Las últimas contiendas electorales en Francia, Inglaterra y Estados Unidos merecen una reflexión en esa clave: la manera en que las turbulencias políticas internas y la crisis de las grandes potencias repercutirán en nuestras vidas en la periferia, no solo en la dimensión pública, sino también en ese espacio de transición que llega hasta nuestra vida doméstica, sobre todo entre las generaciones más jóvenes, para quienes el centro del mundo quizás ya esté en un lugar distinto al que acostumbrábamos a considerar como tal. Si, por ejemplo, la rebeldía juvenil, como fenómeno del siglo XX, se expandió desde Estados Unidos o Inglaterra en la forma del rock y el punk, desafiando las antiguas estructuras ¿qué formas están cobrando las nuevas rebeldías adolescentes?, ¿contra qué se levantarán? Si en los 80 el thatcherismo alimentó una ola contestataria que abarcó desde la música a la moda, expandiéndose por el globo, y en los 90 la Tercera Vía de Tony Blair acuñó el concepto de cool britannia como un estandarte de orgullo patrio con sabor a golosina y efectos de droga sintética, imitado en distintos hemisferios, ¿qué huella dejó entre los jóvenes del mundo la última era conservadora británica que concluyó esta semana?

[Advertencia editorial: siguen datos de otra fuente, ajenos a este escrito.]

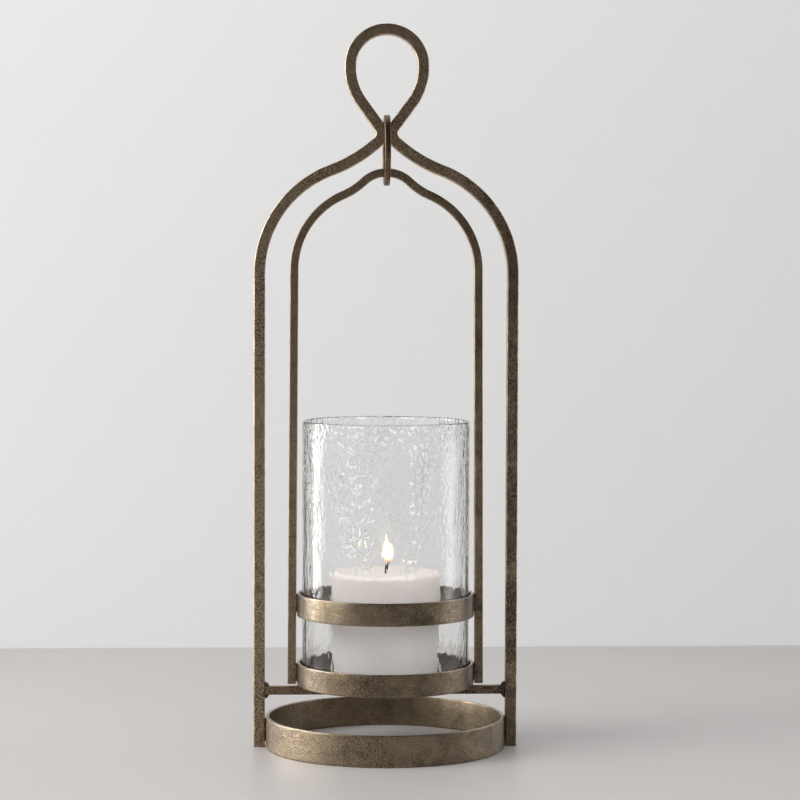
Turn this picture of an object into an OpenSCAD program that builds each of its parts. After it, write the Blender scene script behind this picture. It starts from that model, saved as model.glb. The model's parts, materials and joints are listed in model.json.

Para quienes nacimos en la segunda mitad del siglo XX es imposible separar la idea de una potencia política y económica con la difusión de una lengua en particular, asociada a autores, artistas, tecnología y cultura popular. Con la excepción del caso soviético, cuyo eco en ese plano era discreto, el poder alcanzado por Francia, Alemania Federal, Inglaterra y Estados Unidos durante la segunda mitad del siglo pasado destilaba por todas partes, filtrándose incluso tras la cortina de hierro, como algo que impregna y, a la vez, orienta, jerarquiza y brinda referencias de un orden ejemplar de hacer las cosas en política (democracia), economía (capitalismo) y en todos esos ámbitos que sostienen una forma de vida cotidiana. Ahora esas metrópolis están dando señales equívocas: obreros y jóvenes votando ultraderecha, partidos socialdemócratas diluyendo sus propuestas hasta hacerlas incoloras, discusiones y debates que no logran esquivar una tormenta de mentiras permanentes y una incapacidad de ofrecer más futuro que ese pasado glorificado, nostálgico y nacionalista anunciado por los políticos más reaccionarios. Los viejos imperios no gozan de la vitalidad de antes, y los nuevos en ascenso (China, India) parecen tan ajenos a nuestra forma de vida que considerarlos una referencia es un despropósito. Quizás lo que esté cambiando sea, más que un mero reordenamiento imperial, una estructura completa, una mutación que no alcanzamos a percibir, porque ni siquiera sabemos dónde buscarla, aunque ya esté en pleno funcionamiento desplegando un “soft power” que no notamos, porque no necesita de una lengua específica para fluir, ni hace referencia a una historia, ni un espacio geográfico, ni a una cultura determinada, sino a un poder que se ejerce a la medida de cada individuo, identificando sus aspiraciones y sus miedos. Un imperio que no podemos retratar a través de una imagen que lo represente en un afiche, porque no ocupa un lugar ni se deja ver. Le basta exhibir un repertorio al que adherir, uno que no necesita un contenido, porque el contenido lo produce cada uno, sino sólo espera provocar y capturar una emoción pasajera que se pueda traducir en un like de satisfacción, una compra compulsiva o un voto en una elección.